- [What is required] Scan the data beneath this task and copy each line that includes "bending".

* start *

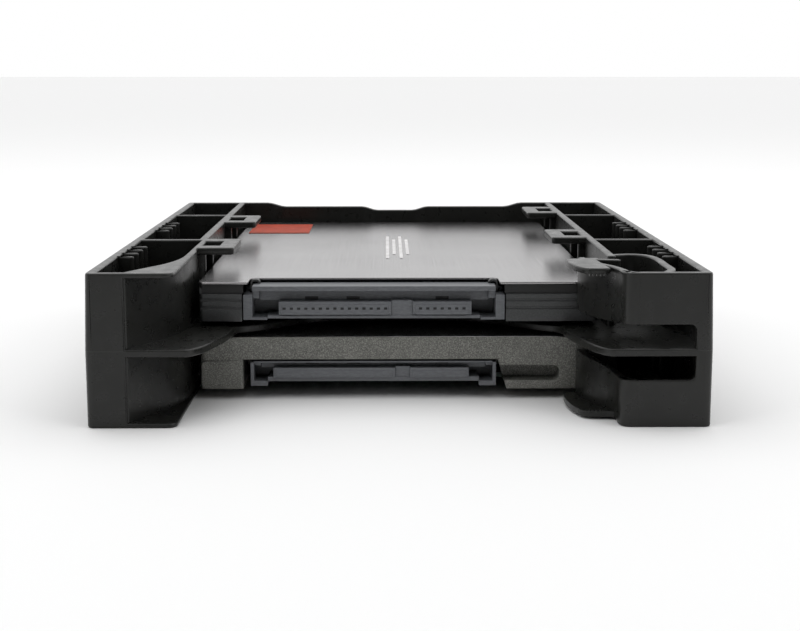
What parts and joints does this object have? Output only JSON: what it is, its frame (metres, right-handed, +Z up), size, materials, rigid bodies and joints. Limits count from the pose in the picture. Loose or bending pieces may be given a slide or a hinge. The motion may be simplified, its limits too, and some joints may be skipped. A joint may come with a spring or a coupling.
{
  "type": "dual drive mounting bracket",
  "caption": "Plastic bay bracket of the 3.5-inch form factor that carries a slim solid state drive above a laptop hard disk, with spring latch arms at its front corner",
  "frame": {"origin": "centre of the bracket's footprint, at the height it stands on", "axes": "+X to the viewer's right across the width, +Y from the socket end to the back, +Z up"},
  "size_m": [0.1016, 0.125, 0.0254],
  "materials": {
    "black_moulding": "black ABS, semi-gloss, finely textured",
    "ssd_lid_metal": "brushed across, clear grey",
    "ssd_tray_metal": "dark grey, satin",
    "socket_plastic": "dark blue-grey glass-filled nylon",
    "circuit_board": "green solder mask",
    "chip_package": "black epoxy",
    "thermal_pad": "soft blue-grey",
    "label_print": "red-orange printed label",
    "screws": "nickel-plated",
    "cast_body": "speckled dark coat over a die casting",
    "hdd_cover_metal": "rolled stainless sheet",
    "machined_metal": "turned and milled",
    "disk_surface": "mirror-polished",
    "coil_wire": "enamelled copper winding",
    "ramp_plastic": "natural acetal",
    "filter_cloth": "white felt"
  },
  "bodies": {
    "bracket": {"bracket_frame": "black_moulding"},
    "upper_latch_arm": {"upper_latch": "black_moulding"},
    "lower_latch_arm": {"lower_latch": "black_moulding"},
    "upper_drive": {"ssd_tray": "ssd_tray_metal", "ssd_lid": "ssd_lid_metal", "ssd_sata_socket": "socket_plastic", "ssd_circuit_board": "circuit_board", "ssd_controller": "chip_package", "ssd_cache_chip": "chip_package", "ssd_thermal_pad": "thermal_pad", "ssd_label": "label_print", "ssd_memory_chip_1": "chip_package", "ssd_memory_chip_2": "chip_package", "ssd_memory_chip_3": "chip_package", "ssd_memory_chip_4": "chip_package", "ssd_screw_1": "screws", "ssd_screw_2": "screws", "ssd_screw_3": "screws", "ssd_screw_4": "screws"},
    "lower_drive": {"hdd_base": "cast_body", "hdd_cover": "hdd_cover_metal", "hdd_sata_socket": "socket_plastic", "hdd_circuit_board": "circuit_board", "hdd_controller_chip": "chip_package", "hdd_motor_chip": "chip_package", "hdd_lower_magnet_yoke": "machined_metal", "hdd_upper_magnet_yoke": "machined_metal", "hdd_pivot_post": "machined_metal", "hdd_load_ramp": "ramp_plastic", "hdd_filter": "filter_cloth", "hdd_cover_screw_1": "screws", "hdd_cover_screw_2": "screws", "hdd_cover_screw_3": "screws", "hdd_cover_screw_4": "screws", "hdd_cover_screw_5": "screws", "hdd_cover_screw_6": "screws", "hdd_board_screw_1": "screws", "hdd_board_screw_2": "screws", "hdd_board_screw_3": "screws"},
    "disk_stack": {"hdd_spindle_hub": "machined_metal", "hdd_platter_spacer": "machined_metal", "hdd_disk_clamp": "machined_metal", "hdd_clamp_screw": "screws", "hdd_platter_1": "disk_surface", "hdd_platter_2": "disk_surface"},
    "head_actuator": {"hdd_head_arms": "machined_metal", "hdd_voice_coil": "coil_wire"}
  },
  "joints": [
    {"name": "upper_latch_bend", "type": "hinge", "parent": "bracket", "child": "upper_latch_arm", "pos_m": [0.0365, -0.0613, 0.0208], "axis": [0, 0, -1], "range_deg": [0, 14], "stiffness_Nm_per_rad": 0.2},
    {"name": "lower_latch_bend", "type": "hinge", "parent": "bracket", "child": "lower_latch_arm", "pos_m": [0.0365, -0.0613, 0.0044], "axis": [0, 0, -1], "range_deg": [0, 14], "stiffness_Nm_per_rad": 0.2},
    {"name": "upper_drive_slide", "type": "slide", "parent": "bracket", "child": "upper_drive", "axis": [0, -1, 0], "range_m": [0, 0.125], "deforming": ["upper_latch"]},
    {"name": "lower_drive_slide", "type": "slide", "parent": "bracket", "child": "lower_drive", "axis": [0, -1, 0], "range_m": [0, 0.125], "deforming": ["lower_latch"]},
    {"name": "disk_spin", "type": "hinge", "parent": "lower_drive", "child": "disk_stack", "pos_m": [0, 0.0237, 0.008], "axis": [0, 0, 1], "continuous": true},
    {"name": "head_swing", "type": "hinge", "parent": "lower_drive", "child": "head_actuator", "pos_m": [0.008, -0.0185, 0.008], "axis": [0, 0, -1], "range_deg": [0, 31]}
  ]
}
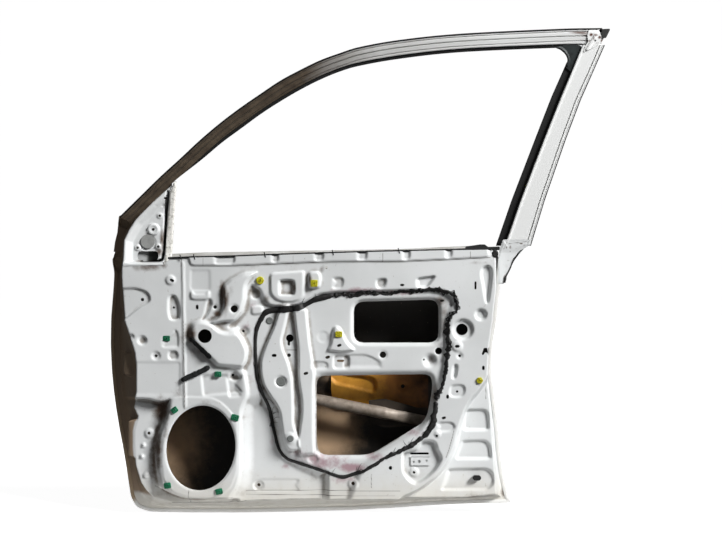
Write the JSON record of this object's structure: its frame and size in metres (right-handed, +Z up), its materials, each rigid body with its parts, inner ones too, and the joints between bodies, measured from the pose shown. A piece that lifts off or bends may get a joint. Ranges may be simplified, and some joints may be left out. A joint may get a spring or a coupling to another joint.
{
  "type": "car door shell",
  "caption": "Stripped sheet-metal shell of a right-hand front car door: pressed inner panel with speaker and service holes, outer skin, window frame and mirror patch.",
  "frame": {"origin": "centre of the upper hinge seat on the front wall of the inner panel", "axes": "+X to the rear of the car, +Y outwards through the skin, +Z up"},
  "size_m": [1.206, 0.1819, 1.168],
  "materials": {
    "door_paint": "thin grey-white body paint, dusty and stained",
    "frame_primer": "weathered dark primer that turns to thin grey paint towards the rear",
    "inner_primer": "dark cavity primer",
    "grey_rail": "worn light grey coat",
    "bare_steel": "dull uncoated steel",
    "orange_coat": "yellow-orange overspray, fading to rust brown",
    "rubber": "black, matt",
    "foam": "black open foam",
    "butyl": "black sticky sealer",
    "green_plastic": "moulded plastic",
    "yellow_plastic": "moulded plastic",
    "plug_plastic": "grey moulded plastic"
  },
  "bodies": {
    "root": {"inner_panel": "door_paint", "outer_panel": "door_paint", "mirror_patch": "door_paint", "outer_mirror_patch": "door_paint", "front_window_post": "door_paint", "rear_sash": "door_paint", "sash_foot": "door_paint", "header_sash": "frame_primer", "inner_belt_reinforcement": "inner_primer", "outer_belt_reinforcement": "inner_primer", "beam_bracket_front": "inner_primer", "beam_bracket_rear": "inner_primer", "upper_hinge_plate": "inner_primer", "check_strap_plate": "inner_primer", "lower_hinge_plate": "inner_primer", "latch_plate": "inner_primer", "outer_belt_strip": "grey_rail", "impact_beam_tube": "bare_steel", "lower_bracket_plate": "bare_steel", "skin_stiffener": "orange_coat", "glass_run_header": "rubber", "glass_run_rear": "rubber", "glass_run_corner": "rubber", "sash_end_cap": "rubber", "rubber_bumper": "rubber", "foam_strip_upper": "foam", "foam_strip_lower": "foam", "butyl_lower": "butyl", "butyl_upper": "butyl", "green_clip_1": "green_plastic", "green_clip_2": "green_plastic", "green_clip_3": "green_plastic", "green_clip_4": "green_plastic", "green_clip_5": "green_plastic", "green_clip_6": "green_plastic", "yellow_clip_1": "yellow_plastic", "yellow_clip_2": "yellow_plastic", "yellow_clip_3": "yellow_plastic", "yellow_clip_4": "yellow_plastic", "mirror_patch_plug": "plug_plastic", "panel_plug": "plug_plastic"}
  },
  "joints": []
}
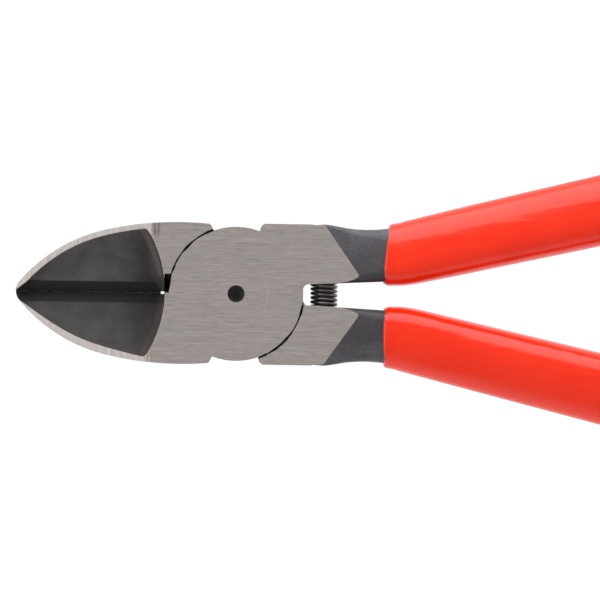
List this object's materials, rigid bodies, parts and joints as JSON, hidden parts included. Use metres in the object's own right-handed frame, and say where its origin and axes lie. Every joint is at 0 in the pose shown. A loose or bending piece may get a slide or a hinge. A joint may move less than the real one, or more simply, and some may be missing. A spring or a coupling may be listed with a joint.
{
  "type": "diagonal cutting pliers",
  "caption": "Lap-joint diagonal cutting pliers with hollow-ground jaws, an opening spring between the shanks and dipped grip sleeves.",
  "frame": {"origin": "where the pivot axis meets the back face of the head", "axes": "+X along the tool from the pivot towards the handle ends, jaw tips at -X; +Y across, towards the upper handle; +Z through the thickness, from the back face to the front face"},
  "size_m": [0.16, 0.05, 0.01],
  "materials": {
    "forged_steel": "ground faces, black forged hollows and shanks",
    "rivet_steel": "ground flush with the head",
    "spring_steel": "black oiled wire",
    "red_vinyl": "glossy dipped vinyl"
  },
  "bodies": {
    "back": {"back_half": "forged_steel", "pivot_rivet": "rivet_steel", "opening_spring": "spring_steel", "lower_grip_sleeve": "red_vinyl"},
    "front": {"front_half": "forged_steel", "upper_grip_sleeve": "red_vinyl"}
  },
  "joints": [
    {"name": "pivot", "type": "hinge", "parent": "back", "child": "front", "pos_m": [0, 0, 0.005], "axis": [0, 0, 1], "range_deg": [0, 38], "stiffness_Nm_per_rad": 0.2, "springref_deg": 40.11, "deforming": ["opening_spring"]}
  ]
}
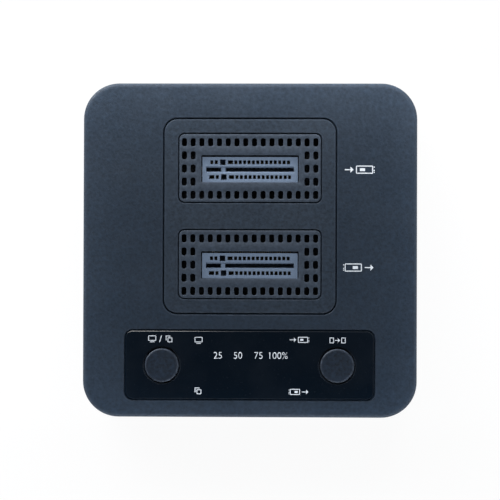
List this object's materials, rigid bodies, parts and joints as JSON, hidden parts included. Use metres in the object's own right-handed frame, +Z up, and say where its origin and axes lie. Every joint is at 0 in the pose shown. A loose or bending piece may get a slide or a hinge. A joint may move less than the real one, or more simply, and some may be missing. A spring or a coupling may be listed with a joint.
{
  "type": "drive duplicator",
  "caption": "Desktop drive duplicator: rounded square housing with vented bays for upright M.2 cards, glossy panel with round keys, rear ports and slide switch.",
  "frame": {"origin": "on the table under the middle of the housing", "axes": "+Z up, -Y towards the user and the control panel, +Y towards the rear connectors, +X to the user's right"},
  "size_m": [0.0762, 0.0762, 0.0344],
  "materials": {
    "housing_plastic": "fine spark-textured moulded ABS, dark blue grey",
    "insert_plastic": "fine spark-textured moulded ABS, dark",
    "grille_plastic": "satin moulded ABS, dark",
    "socket_plastic": "satin glass-filled nylon, grey blue",
    "panel_gloss": "polished black acrylic",
    "button_plastic": "satin moulded ABS",
    "foot_rubber": "soft black rubber",
    "screw_steel": "zinc-plated steel",
    "contact_gold": "gold-plated copper alloy",
    "tinned_metal": "tin-plated sheet",
    "connector_steel": "drawn stainless steel",
    "connector_plastic": "moulded black nylon",
    "adhesive_film": "black double-sided film",
    "plunger_plastic": "moulded acetal",
    "light_lens": "clear epoxy over a light chip",
    "board_laminate": "solder-masked glass laminate",
    "chip_epoxy": "black epoxy package",
    "choke_ferrite": "moulded ferrite",
    "capacitor_can": "drawn aluminium can"
  },
  "bodies": {
    "chassis": {"top_shell": "housing_plastic", "bottom_cover": "housing_plastic", "foot_front_left": "foot_rubber", "foot_front_right": "foot_rubber", "foot_rear_left": "foot_rubber", "foot_rear_right": "foot_rubber", "case_screws": "screw_steel", "bay_frame": "insert_plastic", "target_grille": "grille_plastic", "target_socket_housing": "socket_plastic", "target_socket_contacts": "contact_gold", "target_socket_anchors": "tinned_metal", "source_grille": "grille_plastic", "source_socket_housing": "socket_plastic", "source_socket_contacts": "contact_gold", "source_socket_anchors": "tinned_metal", "control_overlay": "panel_gloss", "overlay_adhesive": "adhesive_film", "mode_switch_base": "connector_plastic", "start_switch_base": "connector_plastic", "light_baffle": "connector_plastic", "percent_25_light": "light_lens", "percent_50_light": "light_lens", "percent_75_light": "light_lens", "percent_100_light": "light_lens", "computer_mode_light": "light_lens", "copy_mode_light": "light_lens", "target_light": "light_lens", "source_light": "light_lens", "main_board": "board_laminate", "board_screws": "screw_steel", "target_bridge_chip": "chip_epoxy", "source_bridge_chip": "chip_epoxy", "copy_controller_chip": "chip_epoxy", "target_choke": "choke_ferrite", "source_choke": "choke_ferrite", "input_capacitor": "capacitor_can", "usb_c_shell": "connector_steel", "usb_c_tongue": "connector_plastic", "dc_jack_body": "connector_plastic", "dc_jack_pin": "contact_gold", "dc_jack_spring": "tinned_metal", "power_switch_case": "tinned_metal", "power_switch_base": "connector_plastic"},
    "mode_key": {"mode_button": "button_plastic", "mode_switch_plunger": "plunger_plastic"},
    "start_key": {"start_button": "button_plastic", "start_switch_plunger": "plunger_plastic"},
    "power_slide": {"power_switch_slider": "connector_plastic"}
  },
  "joints": [
    {"name": "mode_button_press", "type": "slide", "parent": "chassis", "child": "mode_key", "axis": [0, 0, -1], "range_m": [0, 0.00035], "stiffness_N_per_m": 4000},
    {"name": "start_button_press", "type": "slide", "parent": "chassis", "child": "start_key", "axis": [0, 0, -1], "range_m": [0, 0.00035], "stiffness_N_per_m": 4000},
    {"name": "power_switch_slide", "type": "slide", "parent": "chassis", "child": "power_slide", "axis": [1, 0, 0], "range_m": [0, 0.0025]}
  ]
}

* end *

- [Correct output]
What parts and joints does this object have? Output only JSON: what it is, its frame (metres, right-handed, +Z up), size, materials, rigid bodies and joints. Limits count from the pose in the picture. Loose or bending pieces may be given a slide or a hinge. The motion may be simplified, its limits too, and some joints may be skipped. A joint may come with a spring or a coupling.
List this object's materials, rigid bodies, parts and joints as JSON, hidden parts included. Use metres in the object's own right-handed frame, and say where its origin and axes lie. Every joint is at 0 in the pose shown. A loose or bending piece may get a slide or a hinge. A joint may move less than the real one, or more simply, and some may be missing. A spring or a coupling may be listed with a joint.
List this object's materials, rigid bodies, parts and joints as JSON, hidden parts included. Use metres in the object's own right-handed frame, +Z up, and say where its origin and axes lie. Every joint is at 0 in the pose shown. A loose or bending piece may get a slide or a hinge. A joint may move less than the real one, or more simply, and some may be missing. A spring or a coupling may be listed with a joint.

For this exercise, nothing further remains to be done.